John Alan Turner

Speaker, Author, Mentor, Coach, Facilitator

Lenten Reader -- Day 30

“When someone invites you to a wedding feast, do not take the place of honor, for a person more distinguished than you may have been invited. If so, the host who invited both of you will come and say to you, ‘Give this person your seat.’ Then, humiliated, you will have to take the least important place. But when you are invited, take the lowest place, so that when your host comes, he will say to you, ‘Friend, move up to a better place.’ Then you will be honored in the presence of all the other guests. For all those who exalt themselves will be humbled, and those who humble themselves will be exalted.” (Luke 14:8-11) ----------

Jesus called them together and said, “You know that those who are regarded as rulers of the Gentiles lord it over them, and their high officials exercise authority over them. Not so with you. Instead, whoever wants to become great among you must be your servant, and whoever wants to be first must be slave of all. For even the Son of Man did not come to be served, but to serve, and to give his life as a ransom for many.” (Mark 10:42-45)


By myself I can do nothing; I judge only as I hear, and my judgment is just, for I seek not to please myself but him who sent me. (John 5:30)


In your relationships with one another, have the same mindset as Christ Jesus:

Who, being in very nature God, did not consider equality with God something to be used to his own advantage; rather, he made himself nothing by taking the very nature of a servant, being made in human likeness. And being found in appearance as a man, he humbled himself by becoming obedient to death -- even death on a cross! Therefore God exalted him to the highest place and gave him the name that is above every name, that at the name of Jesus every knee should bow, in heaven and on earth and under the earth, and every tongue confess that Jesus Christ is Lord, to the glory of God the Father. (Philippians 2:5-11)


Jesus was criticized, rejected, slandered, misunderstood, plotted against, betrayed, denied, and abused by his family, friends and disciples, Jewish religious leaders and the Romans. He chose identification with sinners and lived in poverty and obscurity for most of his 33 years. As his ministry progressed, Jesus faced increasing levels of hostility and opposition. Yet, in spite of all this, he knew who and whose he was, and his relationship with the Father gave him the power and security to love and serve others.

He could not have done this if he had allowed himself to be defined and bound by the opinions of those around Him. But he did not.

The humility of Jesus Christ was an extraordinary reflection of an absolute dependence on and submission to God. We see this in his baptism. As Jesus submits to the baptism of John, a dove descends. Doves were the sacrifice poor people offered. Jesus identifies with the poor, the lowly, the outcast.
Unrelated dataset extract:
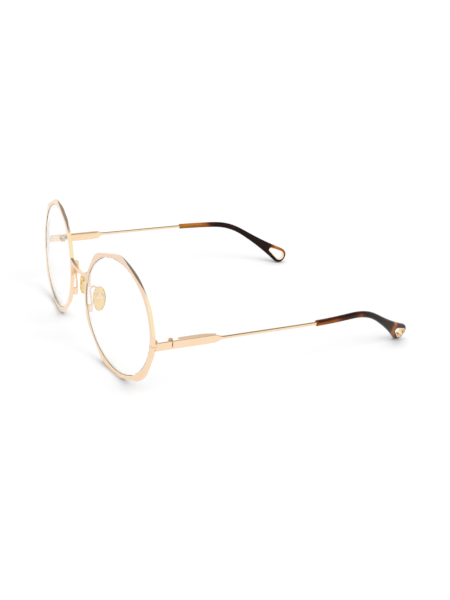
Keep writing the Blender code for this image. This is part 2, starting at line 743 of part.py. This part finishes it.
def make_eyelet():
    eyelet = make_eye("left_tip_eyelet", 0.0, PADDLE_THICKNESS + 2 * EYELET_PROUD)
    return cut(eyelet, make_eye("hole", -EYELET_WALL, 2 * PADDLE_RADIUS))


# Bridge, across both sides
def make_bridge():
    reach = NOSE_HALF_GAP + BRIDGE_OVERLAP
    middle = RIM_CENTRE_Z + BRIDGE_LIFT
    count = 10
    top = []
    under = []
    for i in range(-count, count + 1):
        share = i / count
        top.append((reach * share, middle + BRIDGE_TOP_SAG * share ** 2))
        under.append((reach * share, middle - BRIDGE_HEIGHT + BRIDGE_UNDER_SAG * share ** 2))
    strap = plate("bridge", under + top[::-1], BRIDGE_THICKNESS)
    front = (RIM_FRAME @ Vector((-OPENING_HALF_WIDTH - BRIDGE_OVERLAP, 0.0, 0.0))).y
    strap.data.transform(Matrix.Translation((0.0, front + BRIDGE_THICKNESS / 2, 0.0))
                         @ Matrix.Rotation(math.pi / 2, 4, "X"))
    soften(strap, 0.00015)
    lugs = []
    cutters = []
    lug_top = RIM_CENTRE_Z + BRIDGE_LUG_LIFT
    near = NOSE_HALF_GAP - BRIDGE_LUG_INSET
    for side in (1, -1):
        inner, outer = sorted((side * near, side * (near + BRIDGE_LUG_WIDTH)))
        lug = block("lug", (inner, front + BRIDGE_THICKNESS / 2, lug_top - BRIDGE_LUG_HEIGHT),
                    (outer, BRIDGE_LUG_BACK, lug_top))
        lugs.append(soften(lug, 0.0001))
        space = plate("rim_space", rim_outline(SEAT_GAP), 2 * (RIM_DEPTH + SEAT_GAP))
        space.data.transform(RIM_FRAME @ Matrix.Rotation(math.pi / 2, 4, "X"))
        if side < 0:
            space.data.transform(Matrix.Diagonal((-1, 1, 1, 1)))
            space.data.flip_normals()
        cutters.append(space)
    join(strap, *lugs)
    return cut(strap, *cutters)


# Nose pad pieces, in the pad pin's frame: X outward, Y along the pin, Z up the pad
def make_pad():
    rings = []
    levels = (
        (-PAD_INNER_CROWN - PAD_PIN_OFFSET, 0.35),
        (-PAD_INNER_CROWN * 0.85 - PAD_PIN_OFFSET, 0.66),
        (-PAD_INNER_CROWN * 0.45 - PAD_PIN_OFFSET, 0.90),
        (-PAD_EDGE / 2 + 0.0001 - PAD_PIN_OFFSET, 1.0),
        (PAD_EDGE / 2 - PAD_PIN_OFFSET, 0.99),
        (PAD_OUTER_CROWN + 0.00025 - PAD_PIN_OFFSET, 0.80),
        (PAD_OUTER_CROWN + 0.0003 - PAD_PIN_OFFSET, 0.45),
    )
    for depth, share in levels:
        ring = []
        for i in range(24):
            angle = 2 * math.pi * i / 24
            narrow = 1.0 + 0.10 * math.sin(angle)
            ring.append((depth, share * PAD_WIDTH / 2 * narrow * math.cos(angle),
                         share * PAD_HEIGHT / 2 * math.sin(angle) - PAD_PIN_LIFT))
        rings.append(ring)
    pad = loft("left_nose_pad", rings)
    lug = block("lug", (-PAD_PIN_OFFSET + 0.0002, -PAD_LUG_HALF_THICKNESS, -PAD_LUG_HALF_HEIGHT),
                (PAD_LUG_HALF_HEIGHT, PAD_LUG_HALF_THICKNESS, PAD_LUG_HALF_HEIGHT))
    join(pad, lug)
    return cut(pad, rod("hole", PAD_PIN_RADIUS + PIN_GAP, (0, -0.004, 0), (0, 0.004, 0), 12))


def make_pad_box():
    near = BOX_NEAR - PAD_PIN_OFFSET
    far = BOX_FAR - PAD_PIN_OFFSET
    box = block("left_pad_box", (near, -BOX_WIDTH / 2, -BOX_HEIGHT / 2), (far, BOX_WIDTH / 2, BOX_HEIGHT / 2))
    soften(box, 0.0001)
    inner = PAD_LUG_HALF_THICKNESS + KNUCKLE_GAP
    slot = block("slot", (near - 0.001, -inner, -0.003), (far - BOX_WALL, inner, 0.003))
    hole = rod("hole", PAD_PIN_RADIUS + PIN_GAP, (0, -0.004, 0), (0, 0.004, 0), 12)
    return cut(box, slot, hole)


def make_pad_screw():
    screw = make_screw("left_pad_screw", PAD_PIN_RADIUS, 0.0006, -BOX_WIDTH / 2, BOX_WIDTH / 2)
    screw.data.transform(Matrix.Rotation(-math.pi / 2, 4, "X"))
    return screw


def make_pad_arm():
    """The arm's root and wire, in the frame of the whole front."""
    root_x = NOSE_HALF_GAP + ARM_ROOT_OUTSET
    root_top = RIM_CENTRE_Z - ARM_ROOT_DROP
    root_bottom = root_top - ARM_ROOT_HEIGHT
    apex = RIM_CENTRE_Z + ARM_APEX_LIFT
    root_front = (RIM_FRAME @ Vector(((root_x - RIM_CENTRE_X) / math.cos(RIM_WRAP), RIM_DEPTH + SEAT_GAP, 0.0))).y
    root_back = root_front + ARM_ROOT_DEPTH
    root = block("root", (root_x - ARM_ROOT_WIDTH / 2, root_front, root_bottom),
                 (root_x + ARM_ROOT_WIDTH / 2, root_back, root_top))
    soften(root, 0.00015)
    seat = BOX_FAR - PAD_PIN_OFFSET + SEAT_GAP + ARM_WIRE_RADIUS
    end = PAD_FRAME @ Vector((seat, 0.0, -0.0008))
    over = PAD_FRAME @ Vector((seat, 0.0, 0.0012))
    route = [
        (root_x, root_back - ARM_WIRE_RADIUS, root_bottom + 0.0012),
        (root_x, root_back - ARM_WIRE_RADIUS, root_top + 0.0004),
        (NOSE_HALF_GAP, ARM_RISE_Y, (root_top + apex) / 2),
        (NOSE_HALF_GAP, ARM_RISE_Y - 0.0002, apex - 0.0017),
        (NOSE_HALF_GAP + 0.0002, ARM_RISE_Y + 0.0009, apex),
        (NOSE_HALF_GAP + 0.0010, ARM_RISE_Y + 0.0025, apex - 0.0012),
        over,
        end,
    ]
    arm = wire("left_pad_arm", smooth_through(route, 4), ARM_WIRE_RADIUS, 2)
    return join(arm, root)


# Assembly
def shade(piece):
    piece.data.shade_smooth()
    piece.data.set_sharp_from_angle(angle=math.radians(32))


def make_empty(name, place, parent):
    empty = bpy.data.objects.new(name, None)
    PARTS.objects.link(empty)
    empty.location = place[0]
    empty.rotation_euler = place[1]
    empty.parent = parent
    return empty


def mirror_place(place):
    location, rotation = place
    return (Vector((-location.x, location.y, location.z)), Euler((rotation.x, -rotation.y, -rotation.z)))


def mirror_piece(piece, name):
    mesh = piece.data.copy()
    mesh.transform(Matrix.Diagonal((-1, 1, 1, 1)))
    mesh.flip_normals()
    return new_object(name, mesh)


GOLD = (0.90, 0.70, 0.50)
MATERIALS = {
    "rim": ("rim_gold", GOLD, 0.2, 1.0, 0.0),
    "lens": ("lens_clear", (0.98, 0.99, 0.99), 0.02, 0.0, 1.0),
    "closing_screw": ("closing_screw_gold", GOLD, 0.3, 1.0, 0.0),
    "end_piece": ("end_piece_gold", GOLD, 0.22, 1.0, 0.0),
    "hinge_screw": ("hinge_screw_gold", GOLD, 0.3, 1.0, 0.0),
    "hinge_slider": ("hinge_slider_steel", (0.62, 0.60, 0.57), 0.3, 1.0, 0.0),
    "spring_housing": ("spring_housing_gold", GOLD, 0.24, 1.0, 0.0),
    "spring_stop": ("spring_stop_steel", (0.60, 0.59, 0.56), 0.35, 1.0, 0.0),
    "hinge_spring": ("hinge_spring_steel", (0.55, 0.55, 0.55), 0.3, 1.0, 0.0),
    "temple_bar": ("temple_bar_gold", GOLD, 0.22, 1.0, 0.0),
    "temple_tip": ("temple_tip_tortoise", (0.16, 0.06, 0.02), 0.15, 0.0, 0.0),
    "tip_eyelet": ("tip_eyelet_gold", GOLD, 0.2, 1.0, 0.0),
    "pad_arm": ("pad_arm_gold", GOLD, 0.22, 1.0, 0.0),
    "pad_box": ("pad_box_gold", GOLD, 0.25, 1.0, 0.0),
    "pad_screw": ("pad_screw_gold", GOLD, 0.3, 1.0, 0.0),
    "nose_pad": ("nose_pad_honey", (0.93, 0.72, 0.42), 0.2, 0.0, 0.5),
    "bridge": ("bridge_gold", GOLD, 0.2, 1.0, 0.0),
}


def main():
    root = make_empty("front_centre", (Vector(), Euler()), None)
    hinges = {"left": make_empty("left_hinge_axis", HINGE_PLACE, root),
              "right": make_empty("right_hinge_axis", mirror_place(HINGE_PLACE), root)}
    pins = {"left": make_empty("left_pad_pin_axis", PAD_PLACE, root),
            "right": make_empty("right_pad_pin_axis", mirror_place(PAD_PLACE), root)}
    rest = (Vector(), Euler())

    pieces = [
        (make_rim(), "rim", RIM_PLACE, None),
        (make_lens(), "lens", RIM_PLACE, None),
        (make_closing_screw(), "closing_screw", RIM_PLACE, None),
        (make_end_piece(), "end_piece", rest, hinges),
        (make_hinge_screw(), "hinge_screw", rest, hinges),
        (make_slider(), "hinge_slider", rest, hinges),
        (make_housing(), "spring_housing", rest, hinges),
        (make_spring_stop(), "spring_stop", rest, hinges),
        (make_spring(), "hinge_spring", rest, hinges),
        (make_temple_bar(), "temple_bar", rest, hinges),
        (make_temple_tip(), "temple_tip", rest, hinges),
        (make_eyelet(), "tip_eyelet", rest, hinges),
        (make_pad_arm(), "pad_arm", rest, None),
        (make_pad(), "nose_pad", rest, pins),
        (make_pad_box(), "pad_box", rest, pins),
        (make_pad_screw(), "pad_screw", rest, pins),
    ]
    placed = []
    for piece, kind, place, carriers in pieces:
        material = make_material(*MATERIALS[kind])
        piece.data.materials.clear()
        piece.data.materials.append(material)
        shade(piece)
        twin = mirror_piece(piece, "right_" + kind)
        for side, item, spot in (("left", piece, place), ("right", twin, mirror_place(place))):
            item.location = spot[0]
            item.rotation_euler = spot[1]
            item.parent = carriers[side] if carriers else root
            placed.append(item)
    bridge = make_bridge()
    bridge.data.materials.clear()
    bridge.data.materials.append(make_material(*MATERIALS["bridge"]))
    shade(bridge)
    bridge.parent = root
    placed.append(bridge)

    bpy.context.view_layer.update()
    corners = [item.matrix_world @ vertex.co for item in placed for vertex in item.data.vertices]
    root.location.y = -(min(c.y for c in corners) + max(c.y for c in corners)) / 2
    root.location.z = -min(c.z for c in corners)
    bpy.context.view_layer.update()


main()
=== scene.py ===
"""Round metal spectacles on a white table: finish of every surface, studio light and camera."""
import math

import bmesh
import bpy
from mathutils import Matrix, Vector
from mathutils.bvhtree import BVHTree


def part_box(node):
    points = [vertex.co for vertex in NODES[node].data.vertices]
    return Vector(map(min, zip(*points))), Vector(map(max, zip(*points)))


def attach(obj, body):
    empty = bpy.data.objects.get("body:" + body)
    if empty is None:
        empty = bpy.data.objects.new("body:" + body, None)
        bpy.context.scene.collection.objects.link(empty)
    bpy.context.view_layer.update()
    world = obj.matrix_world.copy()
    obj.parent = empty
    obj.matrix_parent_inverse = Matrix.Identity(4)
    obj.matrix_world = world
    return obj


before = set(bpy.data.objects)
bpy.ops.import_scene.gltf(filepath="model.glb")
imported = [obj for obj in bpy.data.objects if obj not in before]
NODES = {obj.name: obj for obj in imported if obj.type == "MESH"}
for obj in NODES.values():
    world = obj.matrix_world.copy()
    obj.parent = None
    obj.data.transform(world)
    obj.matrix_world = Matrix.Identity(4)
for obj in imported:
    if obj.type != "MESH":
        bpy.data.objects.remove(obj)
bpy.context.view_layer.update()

SIDES = ("left", "right")

# Camera, as solved from the photograph: a place, the point it looks at and its roll
FRAME_HEIGHT_PX = 600
CAMERA_PLACE = Vector((0.34296, -0.20846, 0.18502))
CAMERA_TARGET = Vector((0.0, -0.01703, 0.01914))
CAMERA_ROLL = math.radians(4.24)
FOCAL_PX = 845.67
SHIFT_LEFT_PX = 33.69
SHIFT_UP_PX = 14.65
SENSOR_MM = 36.0
CLIP_START = 0.01

# Studio light
WHITE = (1.0, 1.0, 1.0)
WORLD_LEVEL = (0.58, 0.58, 0.58)
KEY_FROM = Vector((0.70, 0.42, 0.85))
KEY_ANGLE = math.radians(38)
KEY_POWER = 1.82

# Dark screen that the metal mirrors: where it stands, and its tone by the cosine of the angle to its middle
SCREEN_FROM = Vector((-0.15, 0.46, 0.875))
SCREEN_TONES = (
    (0.30, (1.0, 1.04, 1.0)), (0.41, (1.0, 1.14, 0.98)), (0.53, (0.99, 1.04, 0.86)),
    (0.68, (0.80, 0.74, 0.74)), (0.84, (0.42, 0.41, 0.40)), (0.96, (0.25, 0.26, 0.255)),
)

# Floor: its lit colour, its own glow, the contact shade by openness, and the cards that the metal mirrors in it
FLOOR_SIZE = 6.0
FLOOR_COLOUR = (0.34, 0.338, 0.343)
FLOOR_UNEVENNESS = 0.99
FLOOR_GLOW = 0.69
CONTACT_REACH = 0.012
CONTACT_SAMPLES = 16
CONTACT_TONES = ((0.42, (0.26, 0.26, 0.27)), (0.90, WHITE))
MIRRORED_IN_FRONT = (0.87, 0.87, 0.97)
MIRRORED_BESIDE = (0.99, 0.95, 0.90)
CARD_FRONT_Y = -0.13
CARD_BESIDE_Y = -0.07

# Surfaces: shading of the solids, and solder in their seams
SMOOTH_BELOW_DEGREES = 50
WELD_DISTANCE = 0.000002
SOLDER_WELD = 0.000005
SOLDER_SINK = 0.00006
END_PIECE_SEAM = 0.001
NARROW_SEAM = 0.0005

# Tortoise pattern: share of amber along each tip, and the colour of each share
LEFT_AMBER = (
    (0.0, 0.82), (0.15, 0.78), (0.28, 0.56), (0.40, 0.44), (0.47, 0.14), (0.60, 0.08),
    (0.70, 0.42), (0.77, 0.16), (0.83, 0.70), (0.89, 0.36), (1.0, 0.14),
)
RIGHT_AMBER = (
    (0.0, 0.78), (0.24, 0.80), (0.31, 0.50), (0.38, 0.24), (0.50, 0.36),
    (0.60, 0.12), (0.80, 0.10), (0.90, 0.26), (1.0, 0.40),
)
TORTOISE_COLOURS = (
    (0.0, (0.008, 0.003, 0.002)), (0.38, (0.016, 0.004, 0.0025)), (0.55, (0.07, 0.010, 0.002)),
    (0.74, (0.36, 0.10, 0.010)), (1.0, (0.55, 0.22, 0.025)),
)
EYE_LOW_Z = 0.0035
EYE_HIGH_Z = 0.0085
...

For us, humility is the mark of true repentance, evidence of a transformed life. Our flesh and our pride chafe against humility, so we are forced to learn it through suffering, forgiving those who wrong us and seeing these incidents as opportunities to grow. As we do, we begin to see in ourselves a teachable spirit, a willingness to seek wise counsel and submission to authority.

As we join John the Baptist in saying, “He must decrease, and I must increase,” we learn the wisdom of humility and stand in awe of our Lord’s amazing condescension.


God of heaven and earth, you dwell on a high and holy place, and also with the contrite and lowly of spirit. I ask for the grace of true contrition so that I would humble myself under you almighty hand and put no confidence in the flesh. Keep me from the self-deception and rationalization that would make me think more highly of myself than I ought. I acknowledge that you know all my thoughts and motives even more fully than I can know them. Even my best deeds can be tainted with the selfish desire for recognition and applause. But as I learn to make you my audience instead of playing to an audience of many, there is no place for pretense or hiding or posturing. All things are open and laid bare before you eyes, and only your assessment will matter in the end. Amen.